The ONKYO-branded 2.1 sound system makes this telly a little bulky, but sounds great compared to thinner rivals
TCL has also seen off another pitfall that more affordable TVs often fall into – sound quality
All of this would be meaningless if the picture quality wasn’t very good.
And thankfully, that’s another aspect where the TCL C81 lands on its feet. For those who don’t know, QLED stands for Quantum Light-Emitting Diode. In a nutshell, QLED panels work in the same way as standard LED TVs – meaning there is a backlight built from hundreds or thousands of LEDs that light the individual pixels. QLED improves on standard LED by employing nanoparticles – known as quantum dots – to super-charge the brightness and colour of these individual pixels. The result is more vibrant colours.
With all of these slightly similar initialisms, it can get a little confusing, but it’s important to know that QLED panels aren’t the same as OLED. The latter tend to be much pricier and capable of producing cavernous blacks. That’s because OLED – or Organic Light-Emitting Diode – panels don’t rely on a uniform backlight. Instead, each individual pixel is an LED which can be switched on and off to create colour or total darkness.
The difference between QLED and LED really shows when watching bright, colourful footage, like the latest nature documentary from David Attenborough. Colours are incredibly vibrant — without looking artificial. Support for HDR also means the panel is able to handle extremes of light, like gloomy scenes lit by sunlight from a single window. Without HDR, High Dynamic Range, the areas with of highest contrast can quickly lose detail and become blown-out (if things are bright) or a little muddy (in the gloomier parts of the screen).
It’s worth noting that TCL supports 100Hz refresh rate, which should make fast-paced action, like a tennis or football match, a little clearer on-screen. However, it’s not enough to take full advantage of the latest generation of consoles, Sony PS5 and Xbox Series X, which support gaming at 120Hz. To truly see what your new console is capable of, you’ll need to shell out a little more on a high-refresh rate set.

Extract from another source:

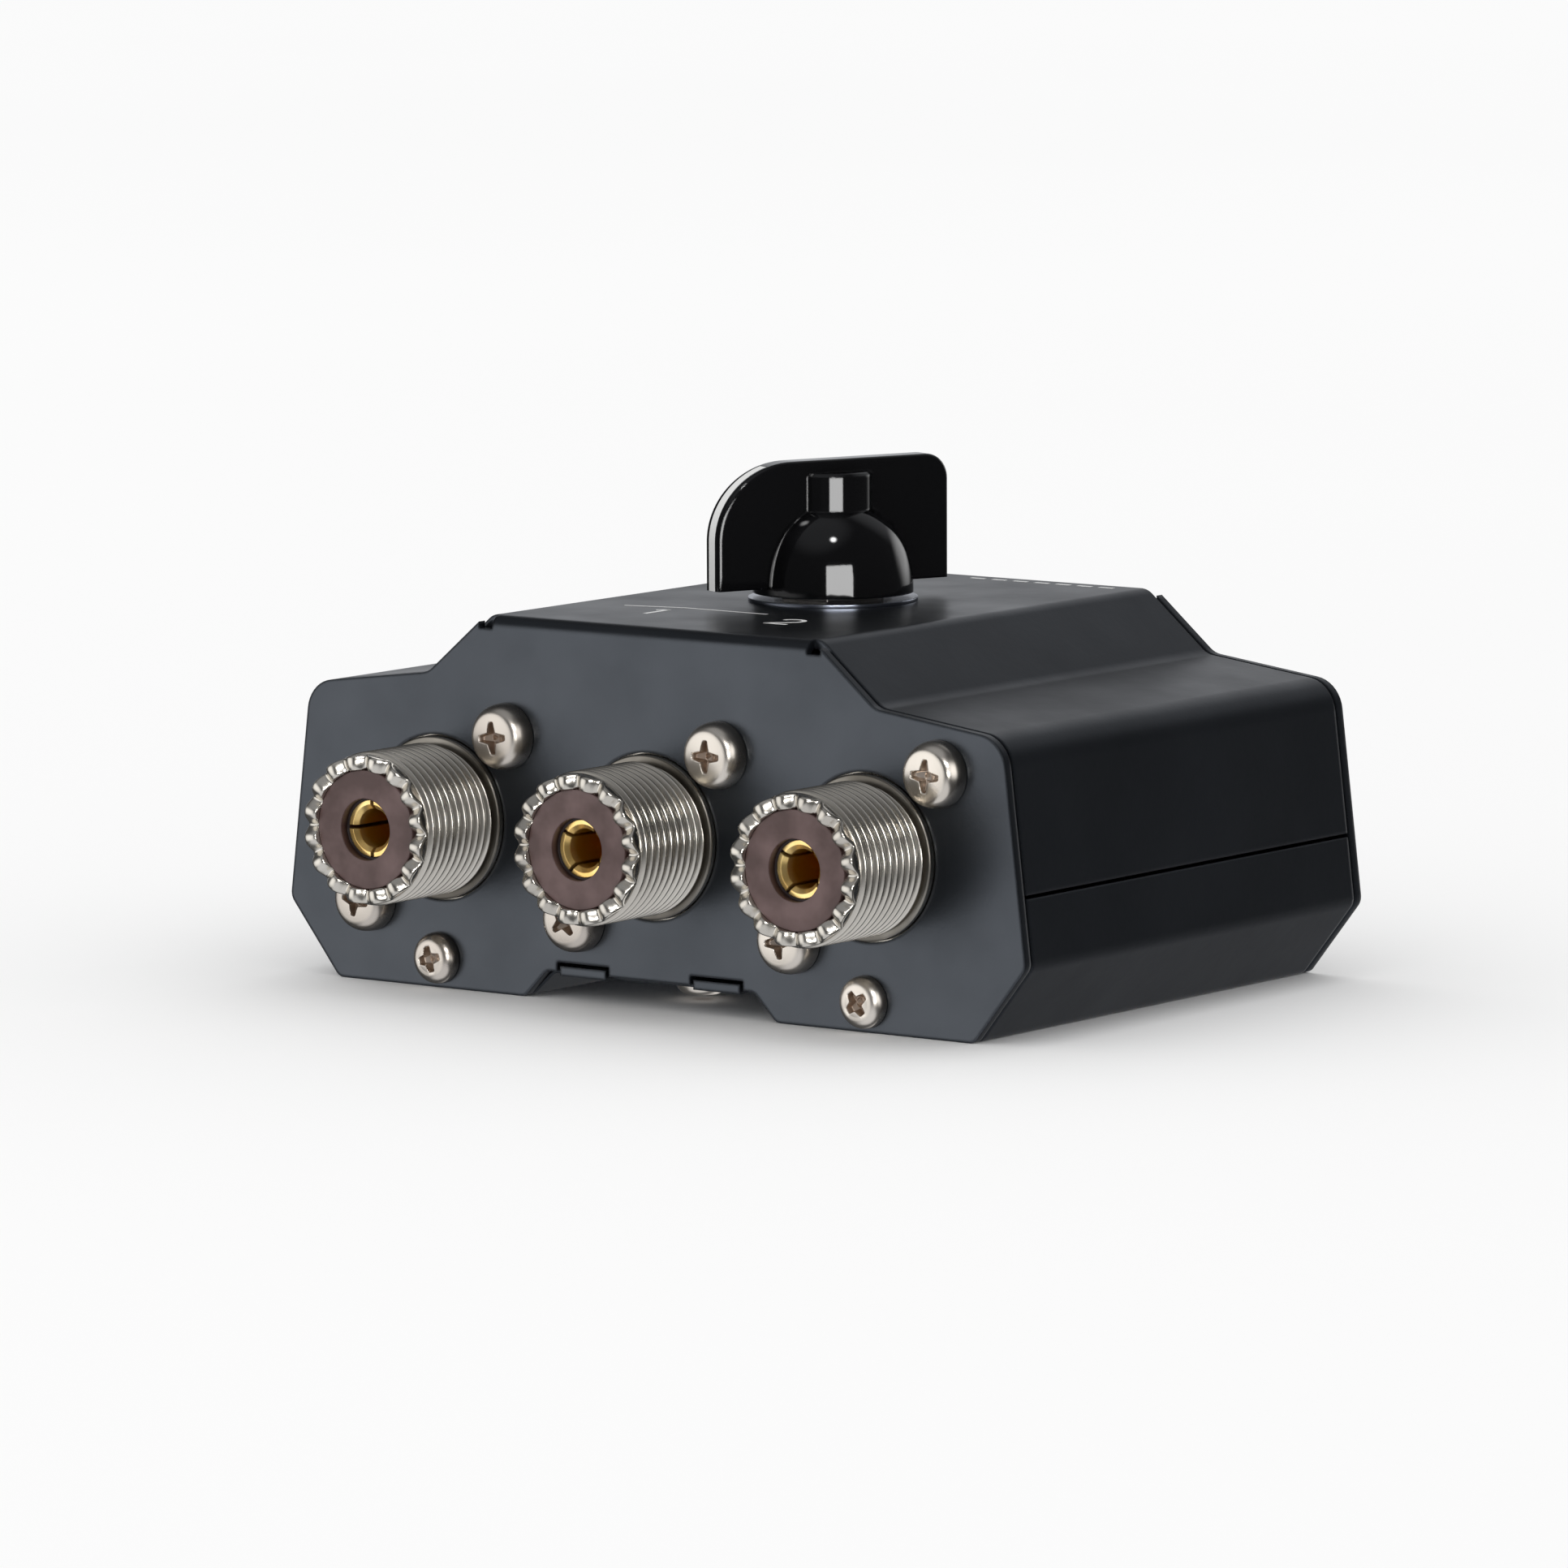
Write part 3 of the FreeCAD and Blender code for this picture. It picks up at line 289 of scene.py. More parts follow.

Android TV isn’t as much of a looker as the recently-launched Google TV, but works well
TCL C81 QLED TV review: Final Verdict
With the C81 Series, TCL offers an affordable QLED panel with a reliable operating system, support for both major smart home assistants out-of-the-box, and some solid sound. Of course, there are some minor quibbles — you’ll need to spend some time tinkering in the settings menu to get the most out of the QLED screen as the presets aren’t the best example of what this screen is truly capable of — but these are the sort of nitpicks you’d expect at this price point. And what you get for the price is truly astonishing.
If you’re looking to upgrade your movie nights-in, haven’t already invested in a sound system, and don’t want to shell-out a four-figure sum, you’ll struggle to find a better option that the TCL C81 Series.